Quantifying Sound Quality in Loudspeaker Reproduction

Authors: Beerends, John G.; Nieuwenhuizen, Kevin van; Broek, Egon L. van den

To quantify the quality of a loudspeaker system, previous research generally focused on the loudspeaker parameters or on specific aspects of the acoustic output. This research attempts to determine the perceived sound quality of a diverse set of stereo music fragments in a wide variety of environments without using source audio signal as a reference. Rather, the reference is created by making binaural recordings with a head and torso simulator using the best-quality loudspeakers in the ideal listening spot in the best-quality listening environment. The reproduced reference signal with the highest subjective quality is compared to the acoustic degraded loudspeaker output of the system being tested. This new perceptual modeling approach allows a direct comparison between the perceived quality of an excellent loudspeaker in a bad reproduction room/non-optimal listening spot with that of a poor loudspeaker in an excellent reproduction room/optimal listening spot using any musical fragment.

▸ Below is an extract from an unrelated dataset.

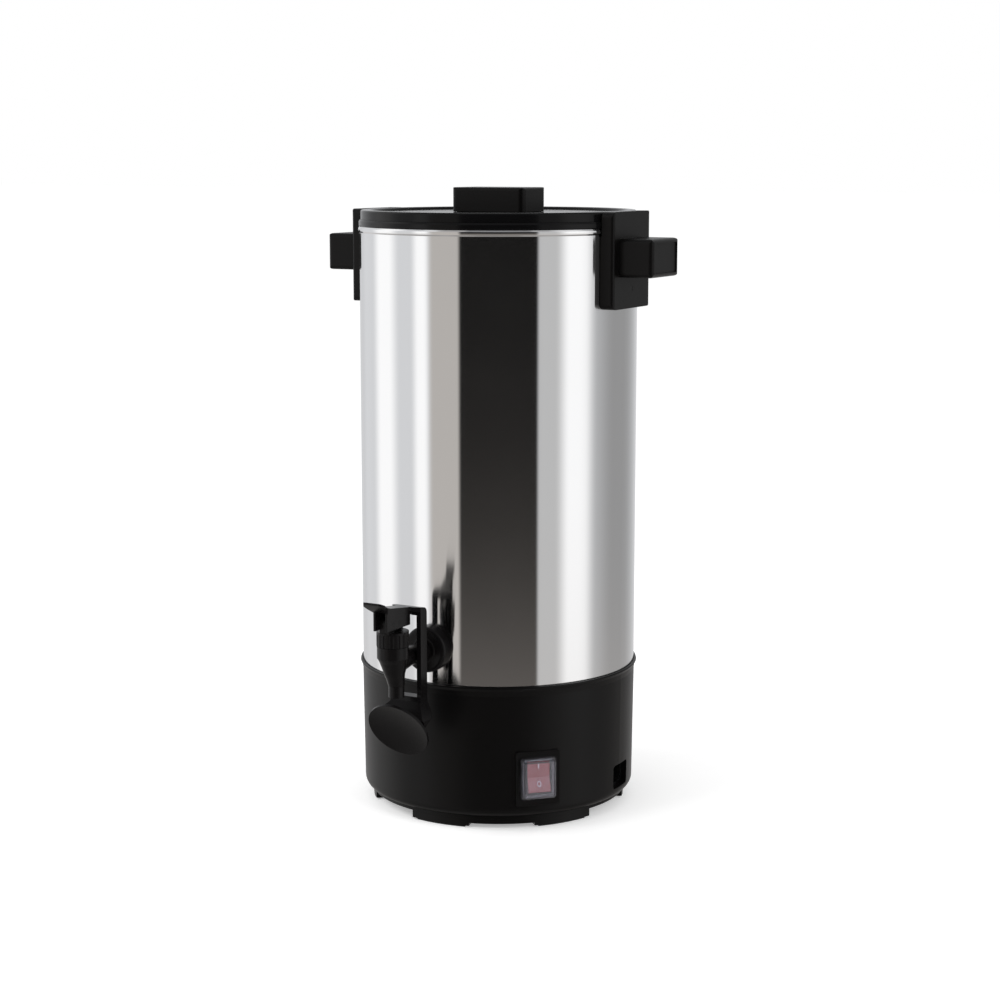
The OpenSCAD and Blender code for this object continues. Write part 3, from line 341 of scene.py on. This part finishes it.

The model shows a high average correlation (0.85) between objective and subjective measurements.


[Feature] Sound Field Control is a multifaceted topic that relates to any context involving the active management of audio within an acoustic environment. This can include the creation of independent sound zones, active control of noise, personal communication systems, electroacoustic manipulation of room acoustics, and replication of complex spatial sound fields using multichannel audio systems. Selected papers on sound zones from the recent SFC 2016 conference are summarized.